►
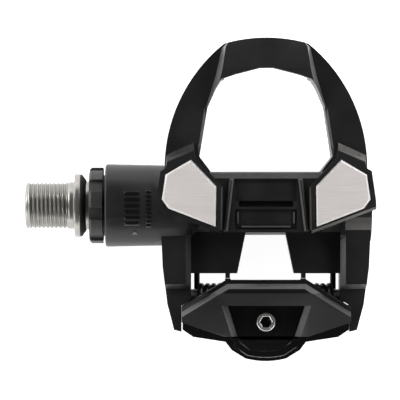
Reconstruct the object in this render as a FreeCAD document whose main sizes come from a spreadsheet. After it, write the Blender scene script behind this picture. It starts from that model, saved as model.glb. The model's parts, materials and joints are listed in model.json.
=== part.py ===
import FreeCAD, Part
import Sketcher
import os
import re
from FreeCAD import Vector

# A right-hand clipless road pedal in millimetres.
# Origin: on the spindle axis, at the spindle's shoulder that bears on the crank.
# +X points away from the crank, +Y to the front of the pedal, +Z up, to the cleat side.
# The pedal body, the clip and what is fixed to them are drawn about their own mid plane,
# and each of those bodies is then placed at centre_x.

doc = FreeCAD.newDocument("ClipPedal")

sizes = {
    # Spindle and crank thread
    "centre_x": 58.0,
    "thread_radius": 7.14,
    "thread_length": 15.0,
    "thread_chamfer": 0.9,
    "flange_radius": 9.6,
    "flange_width": 1.8,
    "neck_radius": 7.3,
    "neck_end": 13.0,
    "journal_radius": 6.0,
    "journal_end": 33.0,
    "shaft_radius": 5.2,
    "tail_radius": 4.0,
    "tail_start": 77.0,
    "stud_radius": 3.0,
    "stud_end": 86.3,
    "socket_flats": 8.0,
    "socket_depth": 10.0,
    # Seals and lockring
    "seal_width": 1.7,
    "lockring_start": 4.5,
    "lockring_radius": 11.55,
    "lockring_width": 4.2,
    "lockring_chamfer": 0.7,
    "notch_count": 8,
    "notch_width": 3.6,
    "notch_depth": 1.1,
    "notch_angle": 12.5,
    "spigot_radius": 9.25,
    "spigot_end": 15.2,
    "lockring_bore": 7.6,
    "lip_seal_radius": 8.5,
    "lip_seal_width": 3.0,
    "running_clearance": 0.04,
    "thread_clearance": 0.05,
    # Needle bearing
    "needle_start": 15.5,
    "needle_length": 16.0,
    "needle_radius": 0.97,
    "needle_count": 14,
    "sleeve_radius": 8.8,
    "sleeve_bore": 8.0,
    "cage_wall": 0.9,
    # Ball bearing and outboard end
    "bearing_width": 5.0,
    "bearing_radius": 8.0,
    "race_step": 0.7,
    "ball_radius": 1.0,
    "ball_count": 9,
    "ball_clearance": 0.03,
    "circlip_width": 1.0,
    "circlip_bite": 0.5,
    "washer_width": 0.8,
    "washer_radius": 5.2,
    "nut_flats": 9.0,
    "nut_width": 3.2,
    "cap_radius": 9.4,
    "cap_width": 1.4,
    "plug_width": 2.0,
    "o_ring_wire": 0.45,
    "o_ring_land": 0.5,
    # Housing of the pedal body
    "housing_start": 9.4,
    "housing_radius": 12.6,
    "housing_taper": 0.5,
    "housing_end": 34.0,
    "tube_radius": 9.0,
    "outboard_start": 82.0,
    "outboard_radius": 10.9,
    "outboard_end": 90.0,
    "bore_gap": 1.4,
    # Cleat pads and bridge
    "pad_top": 12.4,
    "pad_base": 4.0,
    "plate_top": 13.0,
    "plate_thickness": 1.6,
    "plate_chamfer": 0.5,
    "plate_gap": 0.12,
    "border": 1.5,
    "bridge_top": 10.4,
    "bridge_base": -7.0,
    "bridge_front": 10.2,
    "bridge_back": -8.1,
    "bridge_half": 17.0,
    "panel_half": 9.3,
    "panel_depth": 0.9,
    "slot_depth": 2.4,
    "slot_half": 8.2,
    "plaque_line": 0.5,
    "rib_width": 1.5,
    "rib_height": 0.9,
    "rib_slope": 30.0,
    "flank_slope": 33.0,
    "bridge_lip": 1.6,
    # Front arch
    "arch_reach": 50.5,
    "bar_half": 12.6,
    "arch_half": 30.6,
    "arch_round": 48.0,
    "front_round": 46.0,
    "arch_inner_reach": 41.1,
    "arm_top": 9.5,
    "arm_rise": 3.6,
    "bar_top": 19.6,
    "bar_base": 3.0,
    "lip_under": 15.6,
    "nose_depth": 4.2,
    "bar_lean": 2.4,
    "arm_chamfer": 0.9,
    # Rear arms and blocks
    "rear_half": 31.9,
    "rear_inner": 22.6,
    "rear_slot": 25.55,
    "rear_reach": 38.4,
    "rear_arm_top": 8.0,
    "rear_end_top": 4.6,
    "rear_arm_base": -7.0,
    "rear_arm_chamfer": 1.6,
    "ledge_chamfer": 0.8,
    "step_back": 23.8,
    "block_top": 4.0,
    "block_base": -3.0,
    "block_back": 20.6,
    "window_front_half": 6.0,
    "window_back_half": 8.6,
    # Clip, its pivot and springs
    "pivot_back": 27.5,
    "pivot_height": -1.5,
    "pin_radius": 2.0,
    "pin_half": 29.2,
    "clip_half": 25.4,
    "clip_lip_half": 12.1,
    "clip_lip_back": 22.2,
    "clip_top": 19.0,
    "clip_top_back": 11.4,
    "clip_back": 39.5,
    "tail_back": 47.1,
    "tail_top": 6.4,
    "lip_depth": 2.4,
    "lip_ledge": 1.2,
    "ledge_drop": 1.7,
    "shell_chamfer": 1.5,
    "clip_gap": 0.18,
    "window_chamfer": 1.7,
    "boss_top": 9.4,
    "boss_slope": 18.0,
    "hub_radius": 4.3,
    "hub_half": 12.4,
    "bay_half": 22.2,
    "bush_radius": 3.0,
    "bush_length": 7.0,
    "stop_gap": 0.12,
    "clip_window_floor": 9.2,
    "spring_wire": 0.9,
    "spring_turns": 4,
    "spring_start": 13.4,
    "front_leg": 9.0,
    "rear_leg": 8.6,
    "leg_root": 0.3,
    "leg_wire": 0.78,
    # Release tension screw
    "screw_back": 35.1,
    "screw_radius": 1.95,
    "head_radius": 2.85,
    "head_height": 2.2,
    "key_flats": 3.0,
    "screw_end": -5.0,
    "nut_plate_half": 20.4,
    "nut_plate_base": -2.9,
    "nut_plate_thickness": 2.4,
    "nut_plate_width": 5.6,
    "chamber_gap": 0.4,
    # Screws under the platform plates
    "plate_screw_x": 22.6,
    "plate_screw_y": 11.4,
    "plate_screw_radius": 1.0,
    "plate_screw_head": 1.8,
    "plate_boss": 1.65,
    "plate_boss_length": 3.0,
    "plate_screw_head_height": 1.3,
    "plate_screw_key": 0.9,
}

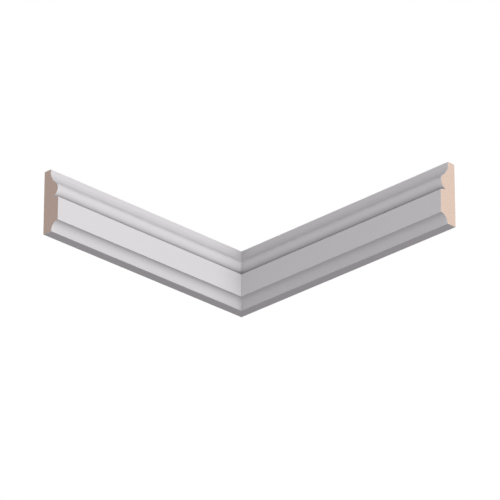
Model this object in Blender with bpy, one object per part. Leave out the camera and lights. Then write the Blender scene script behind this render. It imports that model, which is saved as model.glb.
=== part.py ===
◄
#### Written instruction
Look above for the line containing "Model this object", then transcribe it and all lines after it through the last, exactly and with nothing else.

#### Completed exercise
Model this object in Blender with bpy, one object per part. Leave out the camera and lights. Then write the Blender scene script behind this render. It imports that model, which is saved as model.glb.
=== part.py ===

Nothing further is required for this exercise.